# Recorded data
..............................

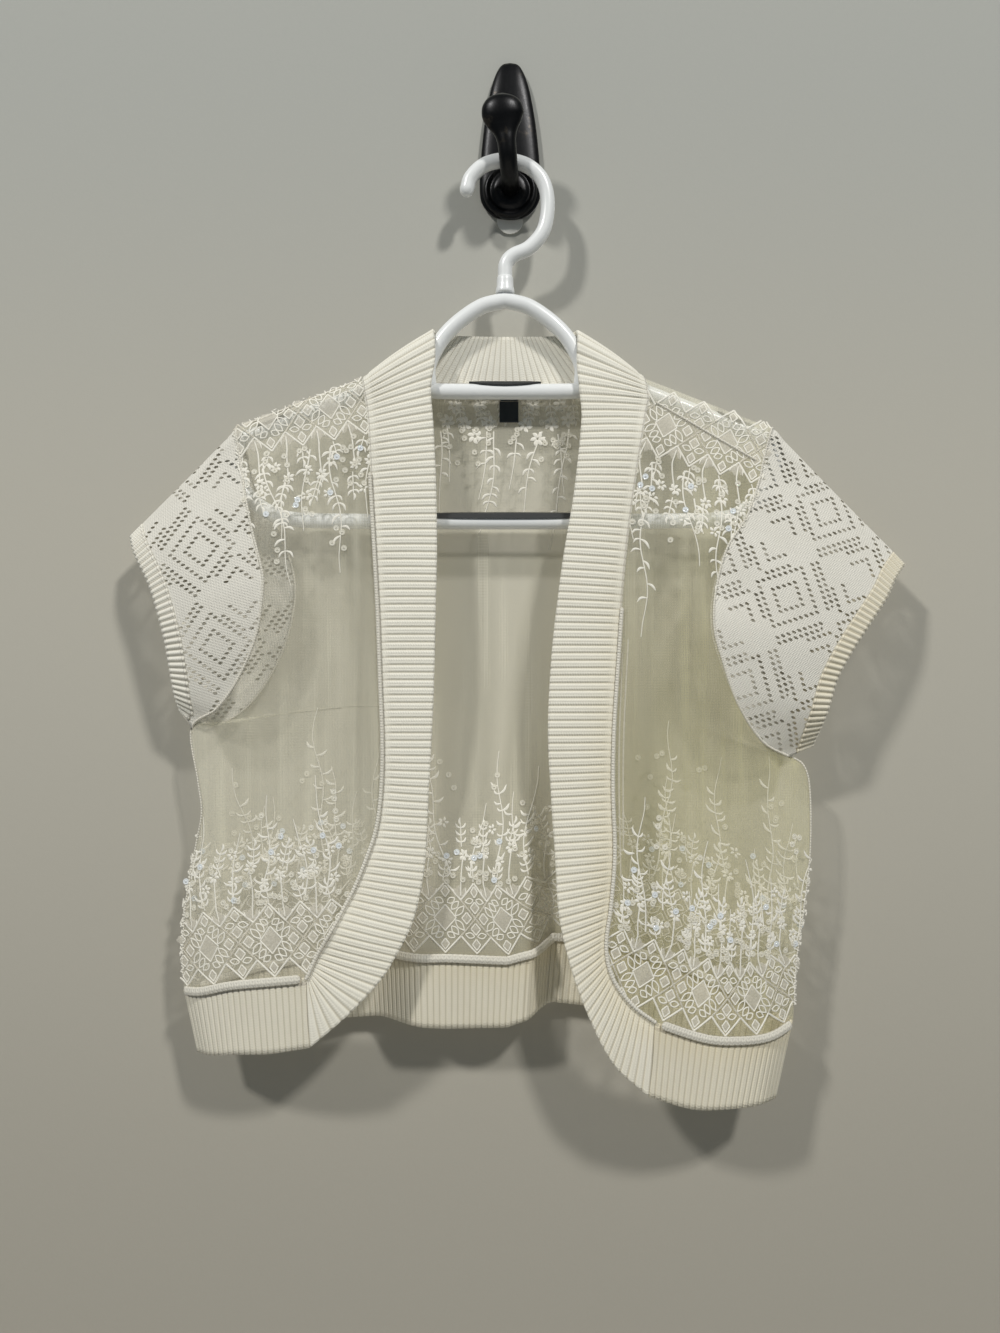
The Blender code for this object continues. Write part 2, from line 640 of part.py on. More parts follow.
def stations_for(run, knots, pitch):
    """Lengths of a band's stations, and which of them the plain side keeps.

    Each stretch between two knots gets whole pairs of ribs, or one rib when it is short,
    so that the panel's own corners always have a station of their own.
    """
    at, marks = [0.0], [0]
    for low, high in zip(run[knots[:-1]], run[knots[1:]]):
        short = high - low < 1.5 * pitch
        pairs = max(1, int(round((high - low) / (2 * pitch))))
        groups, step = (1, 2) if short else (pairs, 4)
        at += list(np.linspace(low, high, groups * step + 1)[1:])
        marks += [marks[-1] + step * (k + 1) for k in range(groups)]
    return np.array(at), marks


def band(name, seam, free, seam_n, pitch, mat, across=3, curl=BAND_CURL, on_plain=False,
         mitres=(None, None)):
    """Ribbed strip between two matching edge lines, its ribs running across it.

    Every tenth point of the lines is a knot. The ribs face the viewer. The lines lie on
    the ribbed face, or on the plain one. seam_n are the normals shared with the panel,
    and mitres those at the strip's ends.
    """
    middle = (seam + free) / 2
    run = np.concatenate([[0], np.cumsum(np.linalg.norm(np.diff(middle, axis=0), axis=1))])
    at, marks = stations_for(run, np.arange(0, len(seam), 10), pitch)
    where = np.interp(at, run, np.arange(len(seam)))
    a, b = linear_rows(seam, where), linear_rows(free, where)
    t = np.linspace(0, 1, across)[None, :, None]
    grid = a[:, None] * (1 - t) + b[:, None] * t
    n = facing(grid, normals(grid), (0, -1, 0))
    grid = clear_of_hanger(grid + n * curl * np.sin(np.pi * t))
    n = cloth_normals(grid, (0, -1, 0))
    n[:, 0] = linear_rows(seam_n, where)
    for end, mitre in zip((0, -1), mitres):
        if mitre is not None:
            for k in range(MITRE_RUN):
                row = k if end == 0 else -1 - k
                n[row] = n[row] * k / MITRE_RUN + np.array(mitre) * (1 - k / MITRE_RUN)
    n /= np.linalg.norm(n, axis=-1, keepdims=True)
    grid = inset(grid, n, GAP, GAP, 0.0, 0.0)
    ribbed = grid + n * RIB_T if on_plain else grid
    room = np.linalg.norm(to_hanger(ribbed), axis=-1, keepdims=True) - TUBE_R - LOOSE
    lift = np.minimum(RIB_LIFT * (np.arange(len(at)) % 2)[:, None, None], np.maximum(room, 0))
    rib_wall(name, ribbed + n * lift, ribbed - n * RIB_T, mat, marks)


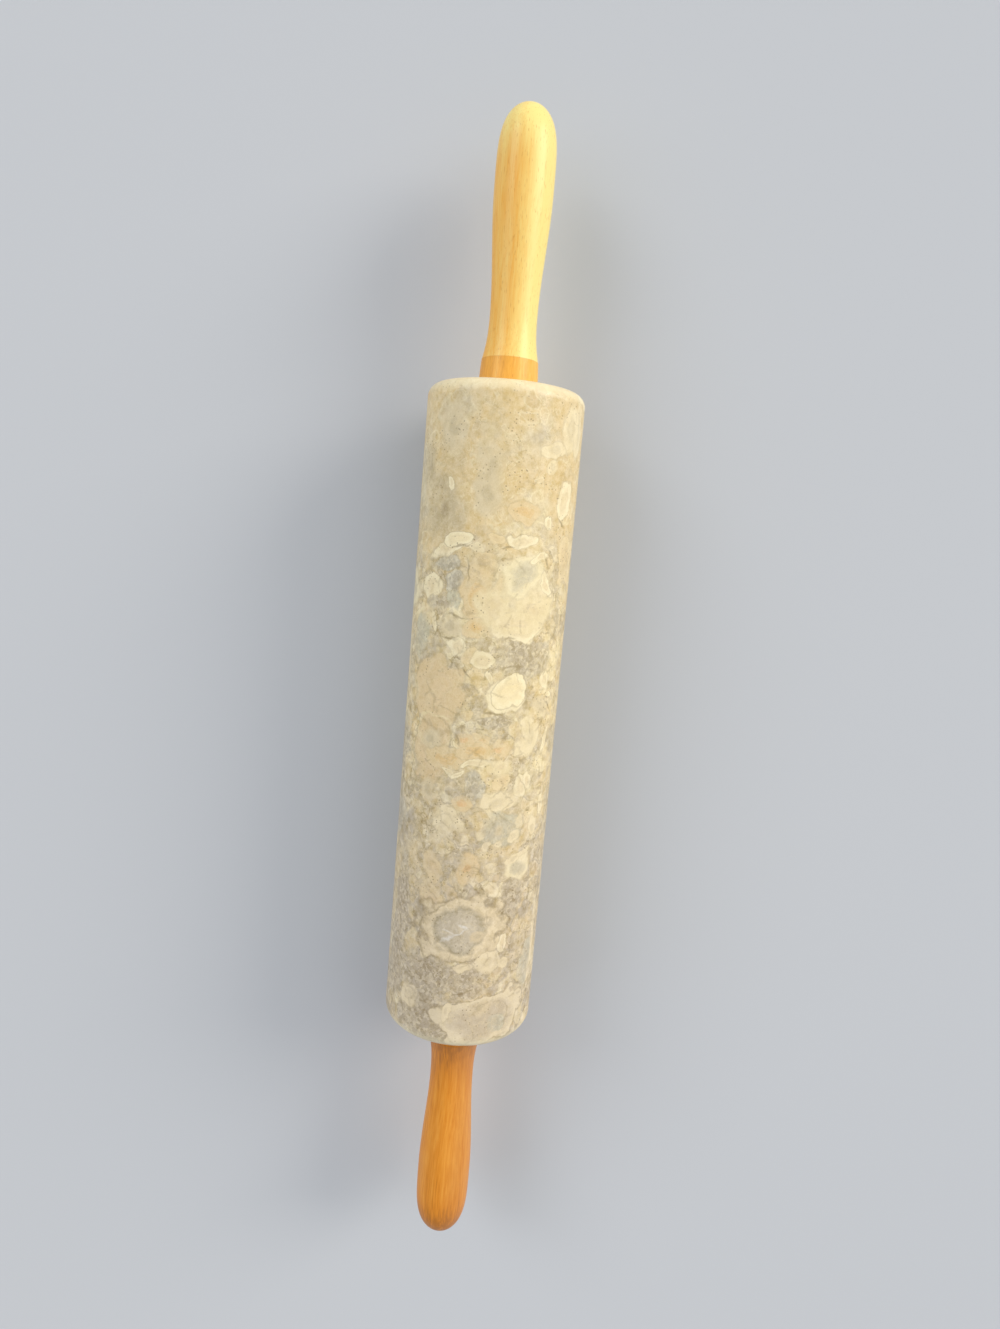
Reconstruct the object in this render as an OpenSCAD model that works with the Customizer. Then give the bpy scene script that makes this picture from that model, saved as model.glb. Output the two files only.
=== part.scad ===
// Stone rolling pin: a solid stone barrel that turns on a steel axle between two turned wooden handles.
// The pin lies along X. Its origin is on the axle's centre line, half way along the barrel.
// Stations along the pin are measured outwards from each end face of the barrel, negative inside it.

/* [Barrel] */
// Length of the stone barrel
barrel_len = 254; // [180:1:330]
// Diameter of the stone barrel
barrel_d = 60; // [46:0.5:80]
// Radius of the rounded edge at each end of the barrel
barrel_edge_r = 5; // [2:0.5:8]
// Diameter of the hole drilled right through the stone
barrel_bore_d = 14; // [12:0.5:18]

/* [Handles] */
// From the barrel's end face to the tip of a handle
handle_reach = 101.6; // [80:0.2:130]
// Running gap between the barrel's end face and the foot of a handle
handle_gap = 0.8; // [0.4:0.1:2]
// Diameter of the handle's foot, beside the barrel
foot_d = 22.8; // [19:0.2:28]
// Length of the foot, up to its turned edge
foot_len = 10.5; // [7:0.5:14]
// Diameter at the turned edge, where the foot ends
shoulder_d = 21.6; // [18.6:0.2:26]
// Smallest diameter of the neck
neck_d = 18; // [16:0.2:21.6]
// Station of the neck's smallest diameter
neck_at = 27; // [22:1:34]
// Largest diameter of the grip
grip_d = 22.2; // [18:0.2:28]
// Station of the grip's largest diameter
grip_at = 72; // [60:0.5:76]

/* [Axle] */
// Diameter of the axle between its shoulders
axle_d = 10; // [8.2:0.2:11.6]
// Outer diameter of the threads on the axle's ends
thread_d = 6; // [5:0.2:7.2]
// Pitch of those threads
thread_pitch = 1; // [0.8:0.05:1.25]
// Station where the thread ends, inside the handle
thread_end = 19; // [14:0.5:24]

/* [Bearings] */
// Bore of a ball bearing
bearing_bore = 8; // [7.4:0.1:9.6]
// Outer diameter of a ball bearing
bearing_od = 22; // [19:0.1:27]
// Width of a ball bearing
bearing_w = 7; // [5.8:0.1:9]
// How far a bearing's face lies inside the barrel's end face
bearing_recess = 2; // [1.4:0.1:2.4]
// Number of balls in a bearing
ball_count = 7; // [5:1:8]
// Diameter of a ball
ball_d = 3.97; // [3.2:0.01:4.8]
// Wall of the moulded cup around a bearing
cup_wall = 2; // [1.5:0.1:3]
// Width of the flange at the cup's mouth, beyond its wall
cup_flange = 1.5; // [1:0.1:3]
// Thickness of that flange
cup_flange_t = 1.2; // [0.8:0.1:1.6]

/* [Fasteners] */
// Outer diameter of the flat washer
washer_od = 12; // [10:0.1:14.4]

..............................

# PROBLEM TO WORK ON
Which lines above run from the one containing "Reconstruct the object" down to the one containing "negative inside it."? Repeat exactly those, both ends included, and nothing else.

# REPLY TO THE TASK
Reconstruct the object in this render as an OpenSCAD model that works with the Customizer. Then give the bpy scene script that makes this picture from that model, saved as model.glb. Output the two files only.
=== part.scad ===
// Stone rolling pin: a solid stone barrel that turns on a steel axle between two turned wooden handles.
// The pin lies along X. Its origin is on the axle's centre line, half way along the barrel.
// Stations along the pin are measured outwards from each end face of the barrel, negative inside it.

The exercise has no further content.